INSTRUCTION:
Write the listing out again, all of it, word for word.

####

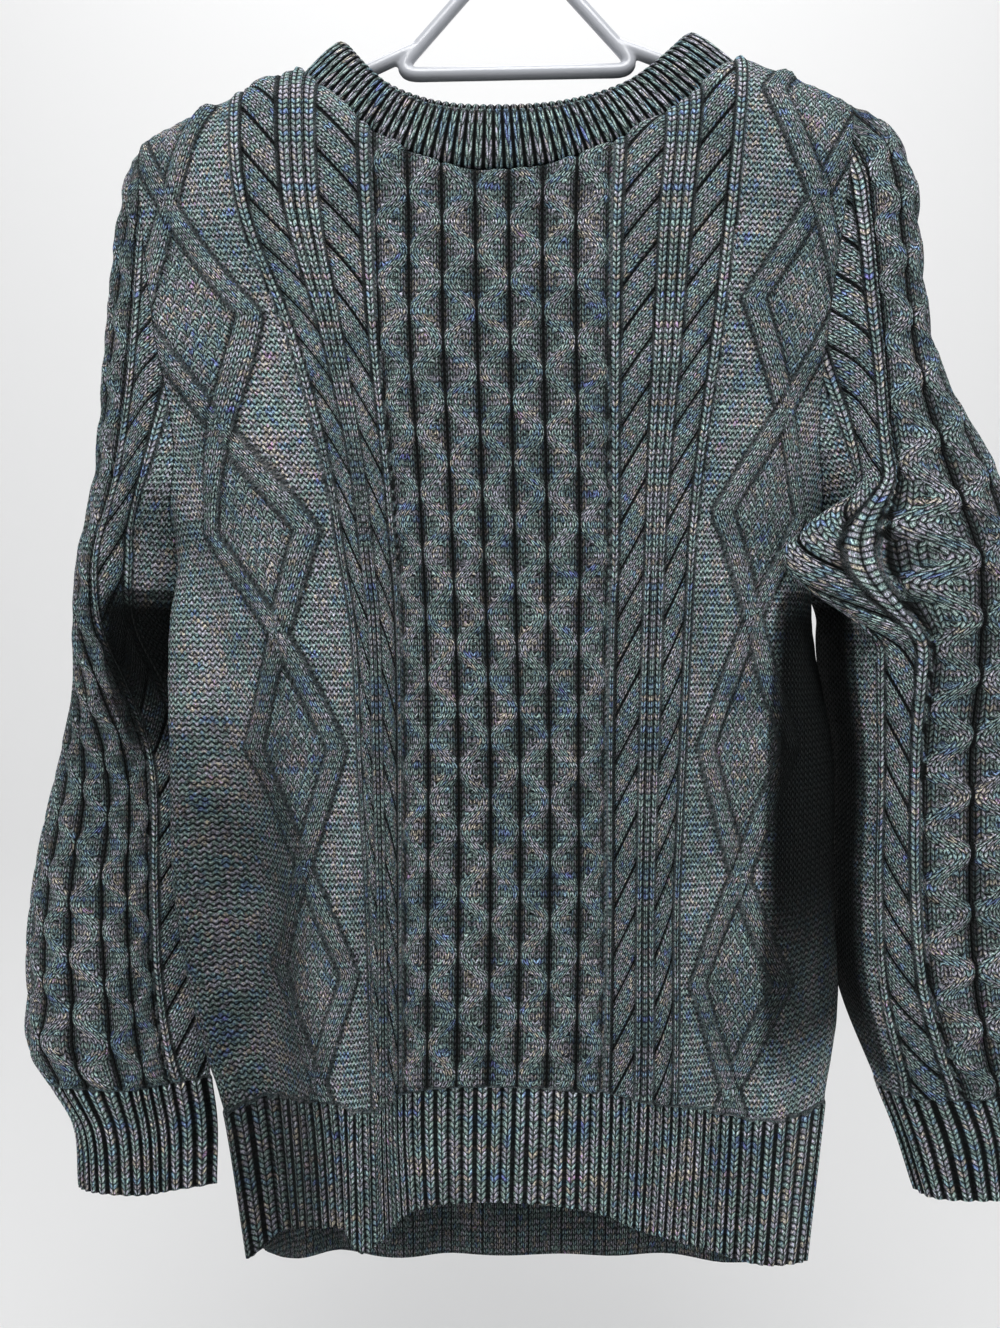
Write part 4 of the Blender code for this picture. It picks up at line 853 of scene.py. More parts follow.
        def direct(at: Array) -> Array:
            """Directions from the surface's differences round the section and up.

            Args:
                at: turns round the section.

            Returns:
                One direction a turn.
            """
            across = self.point(at + step, z) - self.point(at - step, z)
            up = self.point(at, z + 0.6) - self.point(at, z - 0.6)
            return unit(np.cross(across, up))

        here = direct(turn)
        near_seam = ((np.abs(turn) > 0.965) & (z < BODY.underarm_z))[:, None]
        if near_seam.any():
            here = np.where(near_seam, unit(here + direct(-turn)), here)
        return self.hand * here


def armhole_rim(side: int, sleeve: SleevePlan, z: Array) -> Array:
    """The shared direction of both walls where sleeve and panel meet.

    Args:
        side: -1 for the front, 1 for the back.
        sleeve: the sleeve's surface.
        z: heights.

    Returns:
        One direction a height.
    """
    hand = sleeve.hand
    k = hand * (BODY.armhole_k(hand, z) - 3)
    from_body = BODY.normal(side, k, BODY.knitted_v(side, k, z))
    from_sleeve = sleeve.normal(np.full(len(z), side * 0.96), z)
    low = smooth((BODY.underarm_z + 40 - z) / 40)[:, None]
    tip = smooth((z - BODY.tip_z(hand) + 8) / 8)[:, None]
    bias = low * np.array([0, 0, -1.2]) + tip * np.array([hand * 0.2, 0, 1.6])
    return unit(from_body + from_sleeve + bias)


# -------- knitting charts
@dataclass
class Knitted:
    """What the chart says at each point of a piece.

    Attributes:
        rise: height over the wall, in millimetres.
        wale: stitches across, a whole number at each stitch's edge.
        course: stitches up.
        knit: 1 where the knit side shows and 0 where the purl side does.
        ladder: position across, a whole number on each ladder line, which is darkened with
            painted shade.
        ladder_on: how strongly the painted shade of the ladder lines shows.
        moss: 1 where knit and purl alternate as in moss stitch.
        shade: painted shade that darkens the wool's colour: how deep the point lies between
        raised cables, 0 to 1, and up to 2 in the painted shade under an arm.
    """

    rise: Array
    wale: Array
    course: Array
    knit: Array
    ladder: Array
    ladder_on: Array
    moss: Array
    shade: Array

    def put(self, inside: Array, **values: Array) -> None:
        """Writes values where inside is true."""
        for name, value in values.items():
            setattr(self, name, np.where(inside, value, getattr(self, name)))

    @property
    def stitch(self) -> Array:
        """Wale, course and knit side as one vector a point."""
        return np.stack([self.wale, self.course, self.knit], axis=-1)

    @property
    def pattern(self) -> Array:
        """Ladder position, its strength and the moss share as one vector a point."""
        return np.stack([self.ladder, self.ladder_on, self.moss], axis=-1)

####

EXERCISE SOLUTION:
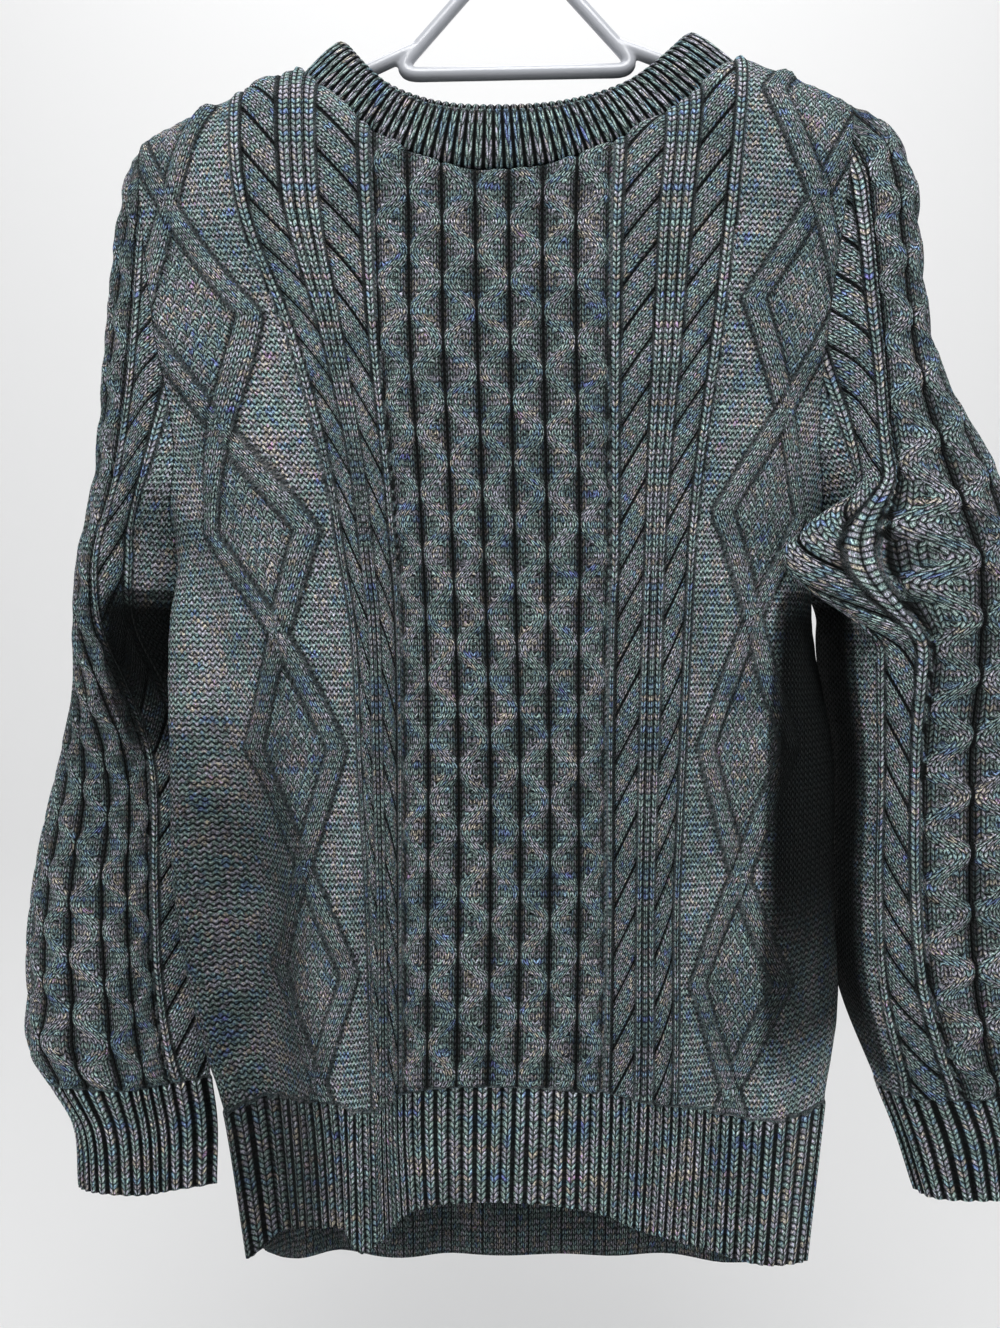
Write part 4 of the Blender code for this picture. It picks up at line 853 of scene.py. More parts follow.
        def direct(at: Array) -> Array:
            """Directions from the surface's differences round the section and up.

            Args:
                at: turns round the section.

            Returns:
                One direction a turn.
            """
            across = self.point(at + step, z) - self.point(at - step, z)
            up = self.point(at, z + 0.6) - self.point(at, z - 0.6)
            return unit(np.cross(across, up))

        here = direct(turn)
        near_seam = ((np.abs(turn) > 0.965) & (z < BODY.underarm_z))[:, None]
        if near_seam.any():
            here = np.where(near_seam, unit(here + direct(-turn)), here)
        return self.hand * here


def armhole_rim(side: int, sleeve: SleevePlan, z: Array) -> Array:
    """The shared direction of both walls where sleeve and panel meet.

    Args:
        side: -1 for the front, 1 for the back.
        sleeve: the sleeve's surface.
        z: heights.

    Returns:
        One direction a height.
    """
    hand = sleeve.hand
    k = hand * (BODY.armhole_k(hand, z) - 3)
    from_body = BODY.normal(side, k, BODY.knitted_v(side, k, z))
    from_sleeve = sleeve.normal(np.full(len(z), side * 0.96), z)
    low = smooth((BODY.underarm_z + 40 - z) / 40)[:, None]
    tip = smooth((z - BODY.tip_z(hand) + 8) / 8)[:, None]
    bias = low * np.array([0, 0, -1.2]) + tip * np.array([hand * 0.2, 0, 1.6])
    return unit(from_body + from_sleeve + bias)


# -------- knitting charts
@dataclass
class Knitted:
    """What the chart says at each point of a piece.

    Attributes:
        rise: height over the wall, in millimetres.
        wale: stitches across, a whole number at each stitch's edge.
        course: stitches up.
        knit: 1 where the knit side shows and 0 where the purl side does.
        ladder: position across, a whole number on each ladder line, which is darkened with
            painted shade.
        ladder_on: how strongly the painted shade of the ladder lines shows.
        moss: 1 where knit and purl alternate as in moss stitch.
        shade: painted shade that darkens the wool's colour: how deep the point lies between
        raised cables, 0 to 1, and up to 2 in the painted shade under an arm.
    """

    rise: Array
    wale: Array
    course: Array
    knit: Array
    ladder: Array
    ladder_on: Array
    moss: Array
    shade: Array

    def put(self, inside: Array, **values: Array) -> None:
        """Writes values where inside is true."""
        for name, value in values.items():
            setattr(self, name, np.where(inside, value, getattr(self, name)))

    @property
    def stitch(self) -> Array:
        """Wale, course and knit side as one vector a point."""
        return np.stack([self.wale, self.course, self.knit], axis=-1)

    @property
    def pattern(self) -> Array:
        """Ladder position, its strength and the moss share as one vector a point."""
        return np.stack([self.ladder, self.ladder_on, self.moss], axis=-1)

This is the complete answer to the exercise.